The Rice lab of Matteo Pasquali reported in Science Advances on its discovery of a unique combination of acids that helps separate nanotubes in a solution and turn them into films, fibers or other materials with excellent electrical and mechanical properties.

The study co-led by graduate alumnus Robert Headrick and graduate student Steven Williams reports the solvent is compatible with conventional manufacturing processes. That should help it find a place in the production of advanced materials for many applications.

An April 22, 2022 Rice University news release (received via email and also published on April 27, 2022 on EurekAlert), which originated the news item, delves further into how the research has environmental benefits and into its technical aspects (Note Links have been removed),

“There’s a growing realization that it’s probably not a good idea to increase the mining of copper and aluminum and nickel,” said Pasquali, Rice’s A.J. Hartsook Professor and a professor of chemical and biomolecular engineering, chemistry and materials science and nanoengineering. He is also director of the Rice-based Carbon Hub, which promotes the development of advanced carbon materials to benefit the environment.

“But there is this giant opportunity to use hydrocarbons as our ore,” he said. “In that light, we need to broaden as much as possible the range in which we can use carbon materials, especially where it can displace metals with a product that can be manufactured sustainably from a feedstock like hydrocarbons.” Pasquali noted these manufacturing processes produce clean hydrogen as well.

“Carbon is plentiful, we control the supply chains and we know how to get it out in an environmentally responsible way,” he said.

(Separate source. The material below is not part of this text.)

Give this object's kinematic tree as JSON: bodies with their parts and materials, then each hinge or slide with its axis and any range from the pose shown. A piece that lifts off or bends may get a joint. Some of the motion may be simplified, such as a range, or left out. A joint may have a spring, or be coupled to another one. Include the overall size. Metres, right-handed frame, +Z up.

A better way to process carbon will help. The solvent is based on methanesulfonic (MSA), p-toluenesulfonic (pToS)and oleum acids that, when combined, are less corrosive than those currently used to process nanotubes in a solution. Separating nanotubes (which researchers refer to as dissolving) is a necessary step before they can be extruded through a needle or other device where shear forces help turn them into familiar fibers or sheets. 

Oleum and chlorosulfonic acids have long been used to dissolve nanotubes without modifying their structures, but both are highly corrosive. By combining oleum with two weaker acids, the team developed a broadly applicable process that enables new manufacturing for nanotubes products.

“The oleum surrounds each individual nanotube and gives it a very localized positive charge,” said Headrick, now a research scientist at Shell. “That charge makes them repel each other.”

After detangling, the milder acids further separate the nanotubes. They found MSA is best for fiber spinning and roll-to-roll film production, while pToS, a solid that melts at 40 degrees Celsius (104 degrees Fahrenheit), is particularly useful for 3D printing applications because it allows nanotube solutions to be processed at a moderate temperature and then solidified by cooling.

The researchers used these stable liquid crystalline solutions to make things in both modern and traditional ways, 3D printing carbon nanotube aerogels and silk screen printing patterns onto a variety of surfaces, including glass. 

The solutions also enabled roll-to-roll production of transparent films that can be used as electrodes. “Honestly, it was a little surprising how well that worked,” Headrick said. “It came out pretty flawless on the very first try.”

The researchers noted oleum still requires careful handling, but once diluted with the other acids, the solution is much less aggressive to other materials. 

“The acids we’re using are so much gentler that you can use them with common plastics,” Headrick said. “That opens the door to a lot of materials processing and printing techniques that are already in place in manufacturing facilities. 

“It’s also really important for integrating carbon nanotubes into other devices, depositing them as one step in a device-manufacturing process,” he said.

They reported the less-corrosive solutions did not give off harmful fumes and were easier to clean up after production. MSA and pToS can also be recycled after processing nanotubes, lowering their environmental impact and energy and processing costs.

Williams said the next step is to fine-tune the solvent for applications, and to determine how factors like chirality and size affect nanotube processing. “It’s really important that we have high-quality, clean, large diameter tubes,” he said.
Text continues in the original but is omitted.